The Panduit Test

Panduit Corp. v. Stahlin Bros. Fibre Works, Inc., 575 F.2d 1152, 197 USPQ 726 (6th Cir.1978), articulated a four-factor test that has since been accepted as a useful, but non-exclusive, way for a patentee to prove entitlement to lost profits damages. See State Indus., Inc. v. Mor-Flo Indus., Inc., 883 F.2d 1573, 1577, 12 USPQ2d 1026, 1028 (Fed.Cir.1989), cert. denied, 493 U.S. 1022, 110 S.Ct. 725, 107 L.Ed.2d 744 (1990).

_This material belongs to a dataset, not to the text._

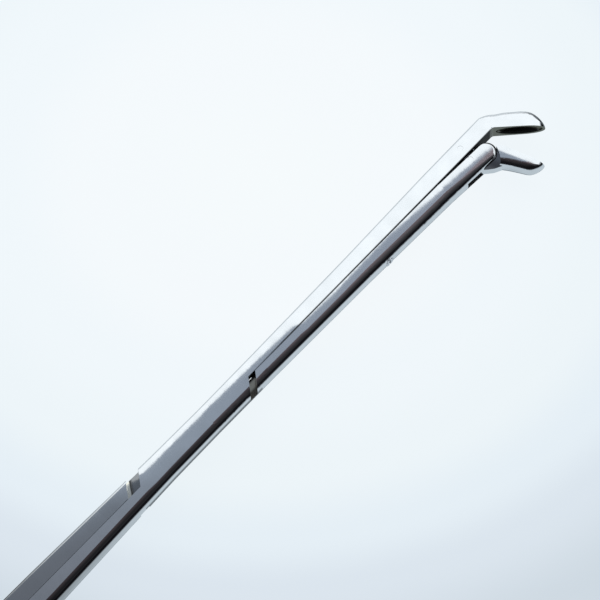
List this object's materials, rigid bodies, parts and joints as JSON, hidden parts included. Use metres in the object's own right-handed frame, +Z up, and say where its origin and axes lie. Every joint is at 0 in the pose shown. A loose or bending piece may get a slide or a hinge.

The Panduit test requires that a patentee establish: (1) demand for the patented product; (2) absence of acceptable non-infringing substitutes; (3) manufacturing and marketing capability to exploit the demand; (4) the amount of the profit it would have made. (Panduit, 575 F.2d at 1156, 197 USPQ at 730.) A showing under Panduit permits a court to reasonably infer that the lost profits claimed were in fact caused by the infringing sales, thus establishing a patentee's prima facie case with respect to "but for" causation. Kaufman Co. v. Lantech, Inc., 926 F.2d 1136, 1141, 17 USPQ2d 1828, 1831 (Fed.Cir.1991). A patentee need not negate every possibility that the purchaser might not have purchased a product other than its own, absent the infringement. Id. The patentee need only show that there was a reasonable probability that the sales would have been made "but for" the infringement. Id. When the patentee establishes the reasonableness of this inference, e.g., by satisfying the Panduit test, it has sustained the burden of proving entitlement to lost profits due to the infringing sales. Id. at 1141, 17 USPQ2d at 1832. The burden then shifts to the infringer to show that the inference is unreasonable for some or all of the lost sales. Id.